Wird der Martinimarkt nun nachgeholt?

In diesem Jahr wird es keinen Martinimarkt mehr geben. Laut Kessler-Franzen stehe kein Ersatztermin an. Dies habe mehrere Gründe: Zum einen brauche es für den Martinimarkt ein halbes Jahr an Planung. „Zum anderen sind viele unsere Beschicker bereits voll verplant auf anderen Märkten“, so Kessler-Franzen. Und zudem stehe die nächste Großveranstaltung von Singen aktiv – das Unternehmerforum – bereits in den Startlöchern. Ohnehin ist der Rathausplatz am kommenden Wochenende bereits für ein Streetfood-Festival reserviert.

Und was sagen die Beschicker zur Absage?

Detlef Greiner-Perth aus Rielasingen bietet schon lange auf diversen Veranstaltungen seine Glasbläser-Kunst an. Er habe mit Blick auf die angekündigte Wetterlage bereits Bauchschmerzen gehabt. „Ich war beinahe froh, als die Absage dann kam“, sagt er. Denn eine Böe in einem Zelt könne großen Schaden anrichten und Besucher verletzen. Angesprochen auf die Kritik betont er: „Viele Menschen begreifen einfach nicht, wie gefährlich Windböen auf einem Markt sein können“, betont er.

Das könnte Sie auch interessieren

Die Absage sei laut Greiner-Perth professionell gewesen. Dafür äußert der Glasbläser ein großes Lob. Denn er erinnere sich an Märkte, bei denen eine ähnlich schlechte Wetterlage angekündigt worden sei, bei denen es im Vorfeld keine Absage gegeben habe. „Wir Beschicker sind dann angereist und haben von der Absage erst vor Ort erfahren“, so Greiner-Perth.

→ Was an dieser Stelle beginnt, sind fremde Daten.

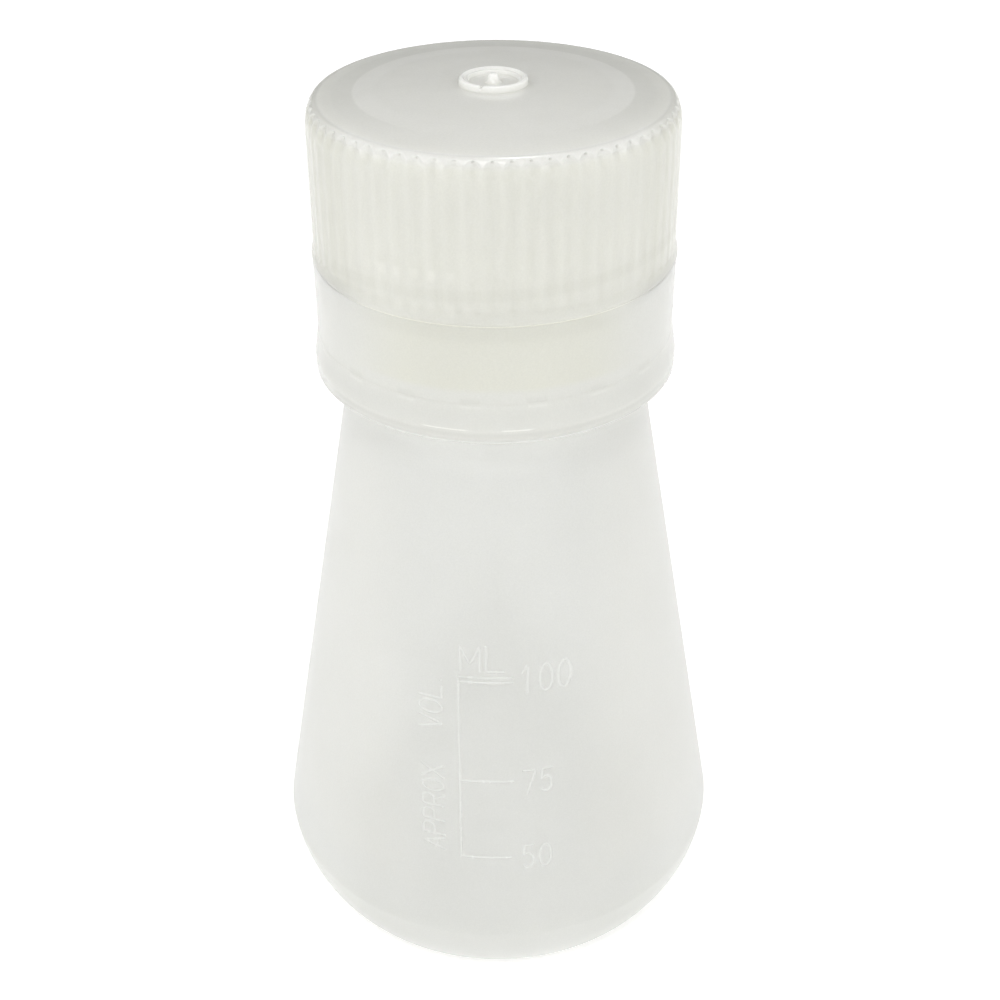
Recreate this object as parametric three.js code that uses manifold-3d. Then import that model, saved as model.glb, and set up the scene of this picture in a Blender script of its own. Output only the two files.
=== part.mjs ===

Auch Ralph Stephan, Leiter des Hegau-Museums in Singen, lobt die Verantwortlichen für die Entscheidung, den Markt abzusagen: „Die Entscheidung war eindeutig richtig. Das konnten wir im Hegau-Museum live anschauen: Familien und Senioren brachten sich vor Regen und Wind in Sicherheit und draußen stapelten sich die Regenschirme“, teilt er der Redaktion mit. Für ihn sei das Wetter absolut keines für eine Außenveranstaltung gewesen. „Ich stehe voll hinter den Veranstaltern, die den Mut hatten, rechtzeitig und professionell abzusagen“, so Stephan weiter.

„Sicherheit geht vor!“

Tina Dix aus Randegg gehört zu den Beschickern, die bereits im Vorfeld entschieden haben, nicht nach Singen anzureisen. Sie stellt Filzkunstwerke und -spielzeug her. „Ich verfolge das Wetter sehr genau. Wenn ein Windstoß in einen Stand reinbläst, dann wird er zum Segel“, sagt sie. Da würden Erinnerungen wach an Märkte, wo mehrere Leute den Stand sichern mussten. „Wenn ein Mensch zu Schaden gekommen wäre, dann hätten alle gesagt: Wäre der Markt bloß abgesagt worden. So ist es natürlich für viele Besucher und Betreiber ärgerlich, aber Sicherheit geht vor“, betont Dix.

Das könnte Sie auch interessieren

Lebensmittel müssen weggeschmissen werden

Für Maximilian Haug aus Engen, der seit zehn Jahren auf dem Martinimarkt Bratwürste verkauft, ist die Entscheidung der Verantwortlichen nachvollziehbar. Als Beschicker, der Lebensmittel anbiete, sei eine kurzfristige Absage natürlich denkbar schlecht. „Was wir nicht mehr abbestellen konnten, mussten wir größtenteils kostenpflichtig entsorgen“, so Haug. Aber Singen aktiv und die Stadt Singen sitze bei solch einer Entscheidung natürlich zwischen den Stühlen. „Das Wetter ist sehr schwer einschätzbar“, sagt Haug.

Ein Umstand, den Haug im Nachhinein ins Spiel bringt: „Vielleicht hätte man den Martinimarkt abhalten können, aber nur mit Profibeschickern.“ Diese seien Wind und Wetter gewohnt, hätten Profi-Ausrüstung oder ganze Wägen, die widrigem Wetter trotzen können. Anders sehe es bei Teilzeit-Beschicker aus: „Für die wäre ein Unwetter dann fatal gewesen“, sagt er. Haug und die anderen Beschicker hoffen nun, dass die erstmalige Absage des Martinimarktes einzigartig bleibe und die Veranstaltung nächstes Jahr wieder wie gewohnt stattfinden könne.